Exercise: Reproduce each line exactly, including spacing and punctuation.

.....

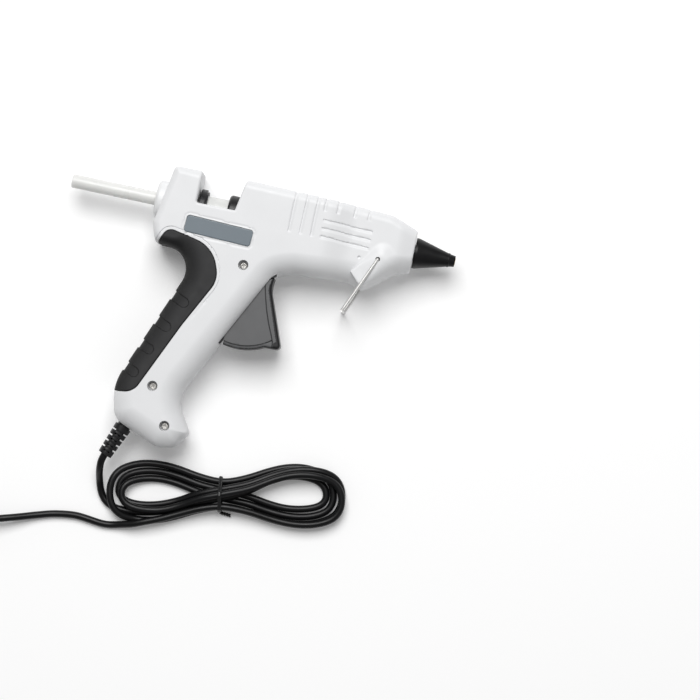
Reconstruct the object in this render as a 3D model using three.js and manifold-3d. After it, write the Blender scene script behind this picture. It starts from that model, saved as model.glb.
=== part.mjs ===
// A corded hot glue gun lying on its right side, with its stick loaded and its lead in a tied hank.
// Units are millimetres. The gun is drawn in its own frame: x = 0 at the nozzle tip and +x forward
// along the barrel, y = 0 on the barrel axis and +y up as it is held, z = 0 on the parting plane of
// the two housing halves. One group then moves it so that the object's origin is the middle of its
// footprint, on the floor it lies on, with +z up.
import * as THREE from 'three';
import { mergeVertices } from 'three/addons/utils/BufferGeometryUtils.js';
import Module from 'manifold-3d';

const wasm = await Module();
wasm.setup();

// ---- driving dimensions ----
const GAP = 0.3; // clearance left between pieces that touch
const HALF_WIDTH = 17; // of the housing, from the parting plane
const NOSE_HALF = 14.2; // of the narrower nose, between the stand's legs
const EDGE = 5; // rounding of the housing's long edges
const WALL = 2.3;
const GRIP_THICK = 2;
const BODY_FRONT = -23.5;
const STICK_RADIUS = 3.8;
const STICK_END = -217.5;
const STICK_FRONT = -62;
const PIVOT = { x: -109, y: -39.8 }; // trigger pivot
const TRIGGER_RADIUS = 32.8; // lower rim of the trigger, about the pivot
const TRIGGER_HALF = 9;
const ARM_LENGTH = 24.5; // pivot to drive pin
const ARM_LEAN = 14; // degrees forward of upright at rest
const STAND = { x: -42.1, y: -8.5, leg: 34.2, angle: 247, wire: 0.9, out: 16 };
const CORD_RADIUS = 2;
const SIDES = [-1, 1]; // below and above the parting plane
const CENTRE = { x: 108.75, y: 57.65 }; // from the nozzle tip and the axis to the object's origin

const SCREWS = [[-113.8, -27], [-148.8, -102.4], [-137.8, -122.6]];
const RELIEF = { x: -159.3, y: -123.4, angle: 247.9, out: 23.3 };
const HANK = { x: -99.8, y: -154, angle: 10.25, height: 11 };
const PLUG = { length: 22, wide: 26, half: 6.6, pitch: 18.6, pin: 19 };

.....

Finished answer:
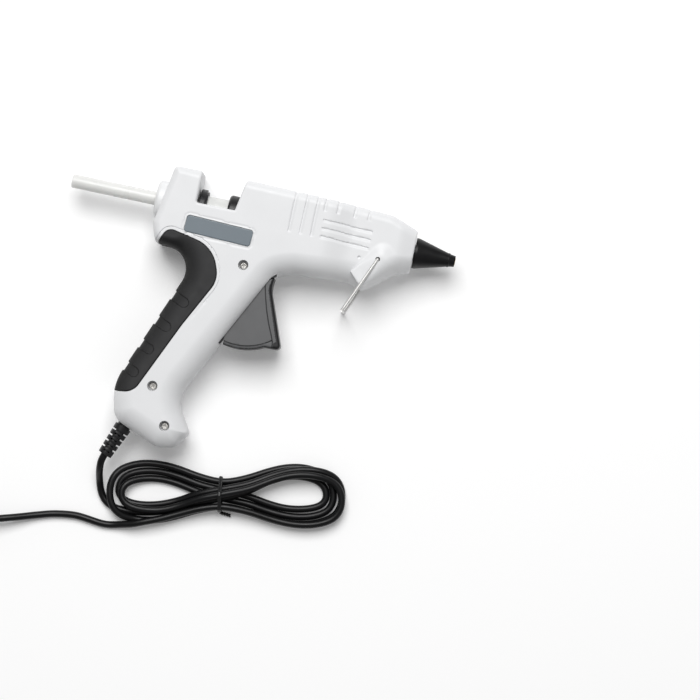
Reconstruct the object in this render as a 3D model using three.js and manifold-3d. After it, write the Blender scene script behind this picture. It starts from that model, saved as model.glb.
=== part.mjs ===
// A corded hot glue gun lying on its right side, with its stick loaded and its lead in a tied hank.
// Units are millimetres. The gun is drawn in its own frame: x = 0 at the nozzle tip and +x forward
// along the barrel, y = 0 on the barrel axis and +y up as it is held, z = 0 on the parting plane of
// the two housing halves. One group then moves it so that the object's origin is the middle of its
// footprint, on the floor it lies on, with +z up.
import * as THREE from 'three';
import { mergeVertices } from 'three/addons/utils/BufferGeometryUtils.js';
import Module from 'manifold-3d';

const wasm = await Module();
wasm.setup();

// ---- driving dimensions ----
const GAP = 0.3; // clearance left between pieces that touch
const HALF_WIDTH = 17; // of the housing, from the parting plane
const NOSE_HALF = 14.2; // of the narrower nose, between the stand's legs
const EDGE = 5; // rounding of the housing's long edges
const WALL = 2.3;
const GRIP_THICK = 2;
const BODY_FRONT = -23.5;
const STICK_RADIUS = 3.8;
const STICK_END = -217.5;
const STICK_FRONT = -62;
const PIVOT = { x: -109, y: -39.8 }; // trigger pivot
const TRIGGER_RADIUS = 32.8; // lower rim of the trigger, about the pivot
const TRIGGER_HALF = 9;
const ARM_LENGTH = 24.5; // pivot to drive pin
const ARM_LEAN = 14; // degrees forward of upright at rest
const STAND = { x: -42.1, y: -8.5, leg: 34.2, angle: 247, wire: 0.9, out: 16 };
const CORD_RADIUS = 2;
const SIDES = [-1, 1]; // below and above the parting plane
const CENTRE = { x: 108.75, y: 57.65 }; // from the nozzle tip and the axis to the object's origin

const SCREWS = [[-113.8, -27], [-148.8, -102.4], [-137.8, -122.6]];
const RELIEF = { x: -159.3, y: -123.4, angle: 247.9, out: 23.3 };
const HANK = { x: -99.8, y: -154, angle: 10.25, height: 11 };
const PLUG = { length: 22, wide: 26, half: 6.6, pitch: 18.6, pin: 19 };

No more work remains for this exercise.